Шуману было бы трудно убедить кого-либо из своих соотечественников разделить его высокое мнение о Шопене, но венгерец Лист сердечно присоединился к нему и провозгласил Шопена «художником первого ранга». «Его лучшие работы, — говорит он, — содержат многочисленные комбинации, о которых следует сказать, что они не что иное, как создание эпохи в трактовке музыкального стиля. Смелые, блестящие, чарующие, его пьесы скрывают свою глубину за таким изяществом, свою эрудицию за таким шармом, что трудно освободиться от их подавляющей магии и оценить их согласно их теоретической ценности. Этот факт уже признан некоторыми компетентными судьями, и он будет все более и более осознаваться, когда прогресс, достигнутый в искусстве в эпоху Шопена, будет тщательно изучен».
То, что Эльснер, учитель Шопена, распознал оригинальность своего ученика, уже было сказано. К счастью, он дал ей волю, вместо того чтобы пытаться сдержать и подавить ее, как это обычно делают учителя. Но в ранних письмах Шопена есть несколько мест, которые, по-видимому, указывают на то, что широкая публика и профессиональные музыканты в его родной Польше не намного опережали немцев в признании его музыкального гения. Лист сомневается, что национальные сочинения Шопена были оценены его соотечественниками так же полно, как работы национальных поэтов; а Шопен пишет другу по поводу своего второго концерта в Варшаве: «Элита музыкального мира будет там; но у меня мало доверия к их музыкальному суждению — за исключением, конечно, Эльснера». В другом месте он жалуется на патриотически настроенного поклонника, который написал, что поляки когда-нибудь будут так же гордиться Шопеном, как немцы Моцартом.

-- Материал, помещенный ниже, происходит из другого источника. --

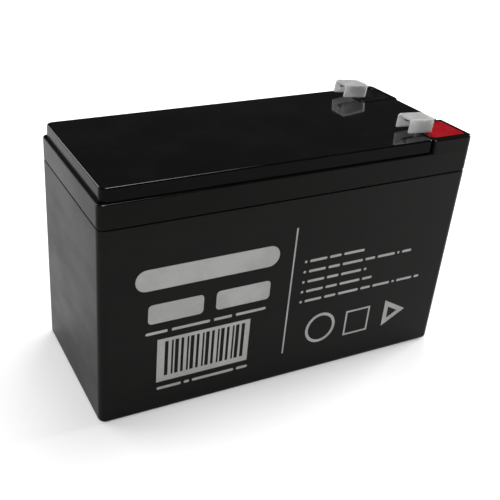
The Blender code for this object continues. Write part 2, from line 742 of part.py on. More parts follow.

А когда в дополнение к этому редактор местной газеты сказал ему, что у него в наборе есть сонет о нем, Шопен был сильно встревожен и умолял его не печатать его; ибо он знал, что такое поклонение вызовет зависть и врагов, и заявил, что после того, как этот сонет будет опубликован, он больше не осмелится читать, что пишут о нем газеты.